Paradoks itu karena kita tidak pernah tahu ‘keinginan’ Tuhan. Mana yang Tuhan inginkan, pergi atau tinggal? Membalas atau bersabar? Mendahulukan ibadahNya atau menolong sesama kita? Mana lebih berat, hak Tuhan atau hak sesama manusia?
Kepada mereka, cucunda Sang Nabi terakhir Saw itu berkata: “Barangsiapa di pundak kalian masih ada hak sesama manusia, kembali sekarang juga.”
Bayangkan. Enam bulan lebih perjalanan. Seumur hidup kesetiaan. Tanpa sedikit pun tanya. Di luar sana, pasukan musuh sudah mengepung. Mereka siap berperang. Tapi apa yang terjadi di tenda keluarga Nabi Saw dan para sahabat? Mereka (berusaha) melepaskan hak sesama manusia.
Di antara khazanah Mazhab Ahlul Bait as adalah senarai doa yang indah. Doa yang dibaca bersama. Doa yang dikenali siapa saja di antara mereka. Inilah mazhab yang doa-doa bersamanya dilantunkan para pengikutnya pada waktu yang bersamaan, di seluruh dunia.

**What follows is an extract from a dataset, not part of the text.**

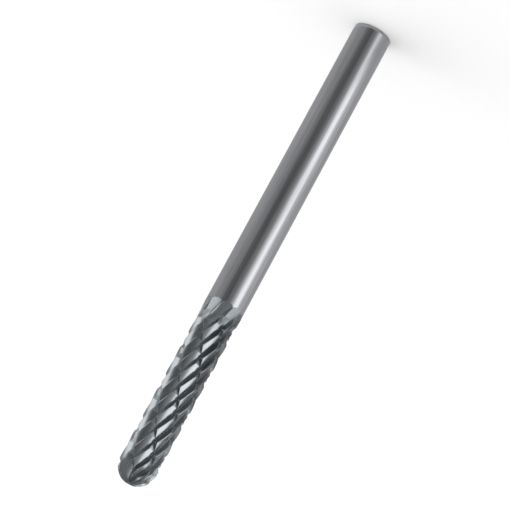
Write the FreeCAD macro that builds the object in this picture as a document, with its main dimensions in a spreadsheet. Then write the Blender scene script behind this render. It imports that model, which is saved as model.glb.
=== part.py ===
import FreeCAD, Part
import Sketcher
import math
import os

# Carbide burr: a cylinder with a ball nose, double cut, ground on a rod of one diameter.
# It stands on the flat end of its shank. The origin is the centre of that end face,
# and Z runs along the axis of rotation to the pole of the ball nose.

doc = FreeCAD.newDocument("burr")

# Driving sizes: lengths in millimetres, azimuths in degrees
sheet = doc.addObject("Spreadsheet::Sheet", "Sizes")
SIZES = (
    ("rod_diameter", "3.0"),
    ("overall_length", "40.0"),
    ("end_bevel", "0.08"),
    ("cut_length", "14.0"),
    ("runout_length", "1.25"),
    ("runout_depth", "0.16"),
    ("flute_count", "10"),
    ("flute_lead", "18.1"),
    ("flute_depth", "0.4"),
    ("flute_wall", "0.24"),
    ("flute_azimuth", "14.5"),
    ("flute_end_radius", "0.2"),
    ("crest_relief", "0.02"),
    ("breaker_count", "5"),
    ("breaker_length", "13.3"),
    ("breaker_lead", "18.1"),
    ("breaker_depth", "0.3"),
    ("breaker_width", "0.61"),
    ("breaker_wall", "0.13"),
    ("breaker_azimuth", "15.0"),
    ("breaker_end_radius", "0.75"),
)
for row, (alias, value) in enumerate(SIZES, start=1):
    sheet.set("A%d" % row, alias)
    sheet.set("B%d" % row, value)
    sheet.setAlias("B%d" % row, alias)
doc.recompute()


def size(alias):
    return float(sheet.get(alias))


# Ground rod
# One revolved profile gives the shank, its small end bevel and the ball nose.
START, END, CENTRE = 1, 2, 3
ORIGIN = (-1, 1)
Y_AXIS = -2

rod = doc.addObject("PartDesign::Body", "Rod")
rod.Label = "ground_rod"
outline = rod.newObject("Sketcher::SketchObject", "RodOutline")
upright = [plane for plane in rod.Origin.OriginFeatures if plane.Role == "XZ_Plane"]
outline.AttachmentSupport = [(upright[0], "")]
outline.MapMode = "FlatFace"
doc.recompute()

radius = size("rod_diameter") / 2
length = size("overall_length")
bevel = size("end_bevel")
equator = length - radius


def flat(x, y):
    return FreeCAD.Vector(x, y, 0)


corners = (
    flat(0, 0),
    flat(radius - bevel, 0),
    flat(radius, bevel),
    flat(radius, equator),
)
for low, high in zip(corners, corners[1:]):
    outline.addGeometry(Part.LineSegment(low, high), False)
nose_circle = Part.Circle(flat(0, equator), FreeCAD.Vector(0, 0, 1), radius)
outline.addGeometry(Part.ArcOfCircle(nose_circle, 0, math.pi / 2), False)
outline.addGeometry(Part.LineSegment(flat(0, length), flat(0, 0)), False)
FOOT, BEVEL, SIDE, NOSE, AXIS = range(5)

for kind, *places in (
    ("Coincident", FOOT, START, *ORIGIN),
    ("Coincident", FOOT, END, BEVEL, START),
    ("Coincident", BEVEL, END, SIDE, START),
    ("Coincident", SIDE, END, NOSE, START),
    ("Coincident", NOSE, END, AXIS, START),
    ("Coincident", AXIS, END, *ORIGIN),
    ("Horizontal", FOOT),
    ("Vertical", SIDE),
    ("Vertical", AXIS),
    ("PointOnObject", NOSE, CENTRE, Y_AXIS),
    ("Horizontal", NOSE, START, NOSE, CENTRE),
):
    outline.addConstraint(Sketcher.Constraint(kind, *places))

for name, expression, kind, *places in (
    ("half_width", "Sizes.rod_diameter / 2", "DistanceX", *ORIGIN, SIDE, START),
    ("height", "Sizes.overall_length", "DistanceY", *ORIGIN, NOSE, END),
    ("bevel_in", "Sizes.end_bevel", "DistanceX", BEVEL, START, BEVEL, END),
    ("bevel_up", "Sizes.end_bevel", "DistanceY", BEVEL, START, BEVEL, END),
):
    index = outline.addConstraint(Sketcher.Constraint(kind, *places, 1.0))
    outline.renameConstraint(index, name)
    outline.setExpression("Constraints." + name, expression)
doc.recompute()

turned = rod.newObject("PartDesign::Revolution", "RodTurned")
turned.Profile = outline
turned.ReferenceAxis = (outline, ["V_Axis"])
turned.Angle = 360.0
rod.Tip = turned
doc.recompute()


# Ground teeth
# Both kinds of cut run along a helix of the rod. They rise out of it at the shank end,
# where each leaves a rounded run-out, and again before the pole of the ball nose.
# A station is one section along them: the height of the point on the axis that it is
# drawn from, its tilt off the axis, and its share of the way out of the rod. The tilt
# is a right angle on the cylinder and falls towards nothing over the ball nose.
QUARTER = 90.0
OVERSHOOT = 1.35
FADE_RATIO = 1.8
TURN_STEP = 30.0
RUNOUT_STEPS = 3
NOSE_STEPS = 4
LEAVING_STEPS = 3
CLEARANCE = radius / 50
BOTTOM_SHARE = 0.8
SCOOP_EDGE = 0.25
FULL_SCOOP = 0.45


def stations(cut_length, lead, end_radius):
    """Sections along a cut that leaves the ball nose at end_radius from the axis."""
    full_height = length - cut_length
    end_tilt = math.degrees(math.asin(end_radius / radius))
    fade_tilt = end_tilt * FADE_RATIO
    places = []
    for step in range(RUNOUT_STEPS, 0, -1):
        share = OVERSHOOT * step / RUNOUT_STEPS
        places.append((full_height - size("runout_length") * share, QUARTER, share))
    straight = equator - full_height
    steps = math.ceil(straight / lead * 360 / TURN_STEP)
    for step in range(steps):
        places.append((full_height + straight * step / steps, QUARTER, 0.0))
    for step in range(NOSE_STEPS):
        places.append((equator, QUARTER - (QUARTER - fade_tilt) * step / NOSE_STEPS, 0.0))
    for step in range(LEAVING_STEPS + 1):
        share = OVERSHOOT * step / LEAVING_STEPS
        places.append((equator, fade_tilt - (fade_tilt - end_tilt) * share, share))
    return places


def turned(point, angle):
    return FreeCAD.Rotation(FreeCAD.Vector(0, 0, 1), angle).multVec(point)


def eased(toothed, scooped, share):
    """A measure of the section on its way from the teeth to the shallow scoop they end in."""
    return toothed + (scooped - toothed) * min(share / FULL_SCOOP, 1.0)


def ground(crest_radius, width, depth, wall, share):
    """One cut's section: the crest it starts at, both ends of its bottom, the next crest."""
    reach = radius - eased(depth * BOTTOM_SHARE, size("runout_depth"), share)
    floor_end = eased((1 - wall) * BOTTOM_SHARE, SCOOP_EDGE, share)
    wall_end = eased(1 - wall * BOTTOM_SHARE, 1 - SCOOP_EDGE, share)
    corners = []
    for distance, place in (
        (crest_radius, 0), (reach, floor_end), (reach, wall_end), (crest_radius, 1),
    ):
        corners.append(turned(flat(distance, 0), width * (0.5 - place)))
    return corners


def ruled(one, other, knots):
    """A ruled face between two smooth edges."""
    edges = []
    for points in (one, other):
        edge = Part.BSplineCurve()
        edge.interpolate(Points=points, Parameters=knots)
        edges.append(edge)
    surface = Part.BSplineSurface()
    surface.buildFromPolesMultsKnots(
        list(zip(edges[0].getPoles(), edges[1].getPoles())),
        edges[0].getMultiplicities(), [2, 2], edges[0].getKnots(), [0.0, 1.0],
        False, False, edges[0].Degree, 1,
    )
    return surface.toShape()


def swept(section, cut_length, lead, hand, azimuth, depth, end_radius):
    """A solid whose section's corners follow a helix, out of the rod at both ends."""
    rows = []
    knots = []
    for height, tilt, share in stations(cut_length, lead, end_radius):
        slope = math.radians(tilt)
        fade = math.sin(slope)
        lift = share ** 2 * (eased(depth, size("runout_depth"), share) * fade + CLEARANCE)
        turn = azimuth + hand * 360 * (height + radius * math.cos(slope) - length) / lead
        row = []
        for corner in section(share):
            reach = radius + (corner.Length - radius) * fade + lift
            outward = turned(corner.normalize(), turn)
            row.append(FreeCAD.Vector(
                outward.x * reach * fade, outward.y * reach * fade, height + reach * math.cos(slope)
            ))
        rows.append(row)
        knots.append(height - radius * slope)
    edges = [list(column) for column in zip(*rows)]
    faces = [ruled(one, other, knots) for one, other in zip(edges, edges[1:] + edges[:1])]
    for row in (rows[0], rows[-1]):
        middle = sum(row, FreeCAD.Vector()) / len(row)
        for one, other in zip(row, row[1:] + row[:1]):
            faces.append(Part.Face(Part.makePolygon([middle, one, other, middle])))
    shell = Part.Shell(faces)
    shell.sewShape()
    solid = Part.Solid(shell)
    if solid.Volume < 0:
        solid.reverse()
    return solid


# Chip breakers
# Left-hand grooves with the same toothed section, which cut the flutes' crests into teeth.
COVER = 1.35 * radius
FLOOR_REACH = 0.3
WALL_REACH = 0.5
breaker_angle = math.degrees(size("breaker_width") / radius)


def notch(share):
    start, floor_end, wall_end, stop = ground(
        radius, breaker_angle, size("breaker_depth"), size("breaker_wall"), share
    )
    over_floor = start + (start - floor_end) * FLOOR_REACH
    over_wall = stop + (stop - wall_end) * WALL_REACH
    return [over_floor, floor_end, wall_end, over_wall, flat(COVER, 0)]


breaker = swept(
    notch, size("breaker_length"), size("breaker_lead"), -1,
    size("breaker_azimuth") - breaker_angle / 2, size("breaker_depth"),
    size("breaker_end_radius"),
)
breakers = []
for index in range(int(size("breaker_count"))):
    groove = doc.addObject("Part::Feature", "Breaker")
    groove.Shape = breaker
    groove.Placement.Rotation.Axis = FreeCAD.Vector(0, 0, 1)
    groove.setExpression("Placement.Rotation.Angle", "%d * 360 / Sizes.breaker_count" % index)
    breakers.append(groove)
grooves = doc.addObject("Part::Compound", "Breakers")
grooves.Links = breakers
notched = doc.addObject("Part::Cut", "NotchedRod")
notched.Base = rod
notched.Tool = grooves
notched.Refine = False
doc.recompute()

# Flutes
# The right-hand flutes are all that lies outside one toothed envelope. Its faces are
# their floors, bottoms and walls. The crests between them are ground sharp, just under
# the rod's skin, and beyond the run-outs the envelope is wider than the rod.
RUNOUT_MARGIN = 1.2
pitch = 360 / size("flute_count")


def teeth(share):
    crest, floor_end, wall_end, _ = ground(
        radius - size("crest_relief"), pitch, size("flute_depth"), size("flute_wall"), share
    )
    corners = []
    for tooth in range(int(size("flute_count"))):
        for corner in (crest, floor_end, wall_end):
            corners.append(turned(corner, -tooth * pitch))
    return corners


envelope = doc.addObject("Part::Feature", "ToothEnvelope")
envelope.Shape = swept(
    teeth, size("cut_length"), size("flute_lead"), 1, size("flute_azimuth") - pitch / 2,
    size("flute_depth"), size("flute_end_radius"),
)
space = doc.addObject("Part::Cylinder", "GrindingSpace")
below = "Sizes.cut_length + Sizes.runout_length * %s" % RUNOUT_MARGIN
space.setExpression("Radius", "Sizes.rod_diameter")
space.setExpression("Height", below + " + Sizes.rod_diameter")
space.setExpression("Placement.Base.z", "Sizes.overall_length - (" + below + ")")
flutes = doc.addObject("Part::Cut", "Flutes")
flutes.Base = space
flutes.Tool = envelope
flutes.Refine = False
doc.recompute()

burr = doc.addObject("Part::Cut", "Burr")
burr.Label = "carbide_burr"
burr.Base = notched
burr.Tool = flutes
burr.Refine = False
doc.recompute()

# Every object has to be sound before the burr is written
for item in doc.Objects:
    for fault in ("Invalid", "Error"):
        if fault in item.State:
            raise ValueError(item.Name + " was not made: " + fault)
if burr.Shape.isNull() or not burr.Shape.isValid() or len(burr.Shape.Solids) != 1:
    raise ValueError("the burr is not one sound solid")
for earlier, later in ((rod, notched), (notched, burr)):
    if later.Shape.Volume >= earlier.Shape.Volume:
        raise ValueError(later.Name + " has lost nothing to its cuts")
os.makedirs("parts", exist_ok=True)
burr.Shape.exportStep(os.path.join("parts", burr.Label + ".step"))
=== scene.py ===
import math

import bmesh
import bpy
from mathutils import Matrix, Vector


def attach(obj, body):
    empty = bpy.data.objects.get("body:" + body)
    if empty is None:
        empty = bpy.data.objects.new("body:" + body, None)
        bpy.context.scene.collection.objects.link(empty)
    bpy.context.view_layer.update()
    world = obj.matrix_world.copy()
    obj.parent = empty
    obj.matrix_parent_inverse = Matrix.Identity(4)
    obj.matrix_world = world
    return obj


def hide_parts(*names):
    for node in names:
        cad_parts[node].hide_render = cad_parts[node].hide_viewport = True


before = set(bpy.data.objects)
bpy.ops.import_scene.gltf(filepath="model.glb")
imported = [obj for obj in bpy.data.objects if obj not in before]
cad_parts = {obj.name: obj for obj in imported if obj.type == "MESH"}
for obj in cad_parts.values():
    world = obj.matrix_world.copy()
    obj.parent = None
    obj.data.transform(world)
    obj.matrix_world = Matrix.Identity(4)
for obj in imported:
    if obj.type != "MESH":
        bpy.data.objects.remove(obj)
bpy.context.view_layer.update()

# Blank: one rod of sintered tungsten carbide, 3 mm across and 40 mm long, centreless
# ground. A small rounded bevel breaks the flat end of its shank, and the other end is a
# ball nose.
mm = 0.001
radius = 1.5 * mm
length = 40.0 * mm
bevel = 0.08 * mm
rounding = bevel * 0.3
equator = length - radius
NOSE_STEPS = 32
ROUND_STEPS = 144
outline = [(0, 0), (radius - bevel, 0), (radius - rounding, rounding), (radius, bevel)]
outline += [(radius, length / 2), (radius, equator)]
for step in range(1, NOSE_STEPS + 1):
    tilt = math.pi / 2 * step / NOSE_STEPS
    outline.append((radius * math.cos(tilt), equator + radius * math.sin(tilt)))
blank = bmesh.new()
profile = [blank.verts.new((x, 0, z)) for x, z in outline]
edges = [blank.edges.new(pair) for pair in zip(profile, profile[1:])]
bmesh.ops.spin(
    blank, geom=profile + edges, axis=(0, 0, 1), angle=math.tau, steps=ROUND_STEPS,
)
bmesh.ops.remove_doubles(blank, verts=blank.verts, dist=radius / 10000)
bmesh.ops.recalc_face_normals(blank, faces=blank.faces)
blank_mesh = bpy.data.meshes.new("ground_blank")
blank.to_mesh(blank_mesh)
blank.free()
burr = bpy.data.objects.new("ground_burr", blank_mesh)
bpy.context.scene.collection.objects.link(burr)

# Shank finish: bright ground carbide, a neutral grey mirror broken up by fine lengthwise
# polishing lines that stretch its highlights. The real lines are finer than the eye can
# part, so they are drawn nine to a millimetre.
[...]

Doa Kumail, satu di antaranya. Betapa indah kandungan munajat di dalamnya, menyampaikan permohonan ampunan kita pada Sang Maha Pencipta. Kerendahan diri, ketidakberartian di hadapan harapan akan maha kasih dan sayang Tuhan.
Menariknya, doa panjang itu tak sedikit pun berkisah tentang hak manusia. Semuanya doa antara hamba dengan Tuhannya. Dan tidak ada satu kalimat pun berkaitan penyelesaian hak manusia.
Apa artinya? Hak manusia hanya dapat diselesaikan dengan meminta kerelaannya. Bila ada yang kita ambil haknya, kita jatuhkan kehormatannya, kita gunjingkan, kita fitnah, semua akan harus kita mohonkan maaf dan rela mereka. Doa itu mengajarkan seakan-alan ampunan Allah Yang Mahaluas itu tetap mensyaratkan kerelaan dan maaf sesama manusia.
Mari bayangkan. Kita memaki seseorang di persimpangan jalan. Ia tidak mendengar kita. Tetapi Allah Ta’ala mendengarnya. Kita melihat perawakan orang dan kita komentari. Ia tidak mendengar kita. Tetapi Allah Ta’ala mendengarnya. Apalagi bila satu kaum yang kita sifati: Bangsa itu (dan kita menyebut nama) memang pemalas. Maka semua orang di bangsa itu akan menuntut hak kita. Itulah mengapa fitnah lebih berat (asyadd) tanggungannya dibandingkan pembunuhan.
Mari bayangkan lagi. Orang Syiah misalnya difitnah macam-macam. Punya Al-Quran beda, menista para sahabat, haji ke karbala, melegalkan zina dan semisalnya. Maka setiap orang Syiah sepanjang sejarah akan menuntut hak dari yang memfitnah itu. Setiap orang Syiah. Bayangkan besarnya akibat fitnah itu. Asyadd. Sayang, ia diterjemahkan menjadi (hanya) lebih kejam (dari pembunuhan).
Ketika sekelompok orang memainkan gadgetnya, kita berkata: ini sudah autis semua. Maka para penyandang autis akan menuntut hak atas kalimat yang keluar dari lisan kita. Bayangkan bila mereka tidak rela. Bayangkan bila mereka menuntut kita.
Ah, lisan ini. Terlalu berat hak manusia karenanya. Maka perjalanan ke Karbala tak dapat dimulai tanpa menunaikan hak sesama. Tapi untuk mengetahui kadarnya, kita harus memulainya dari Karbala. Paradoks bukan?
Kami akan memasang timbangan yang tepat pada hari kiamat, maka tiadalah dirugikan seseorang barang sedikitpun. Dan jika hanya seberat biji sawipun pasti Kami mendatangkannya. Dan cukuplah Kami sebagai Pembuat perhitungan. [Juz 17 | Al-Anbiya (21) | Ayat: 47].
Sebesar biji sawi pun, orang akan menuntut haknya di timbangan-timbangan keadilan, kelak di hari kiamat nanti. Maka manusia yang paling merugi, ia yang keluarga terdekatnya menuntut haknya.
Ampuni kami Tuhan. Dan pada siapapun, mohon kerelaan dan keikhlasan. Terutama kedua orangtua, istri, anak-anak dan keluarga. Mohon sebenar kerelaan.
Catatan 2, Arba’in Walk 2017, Najaf.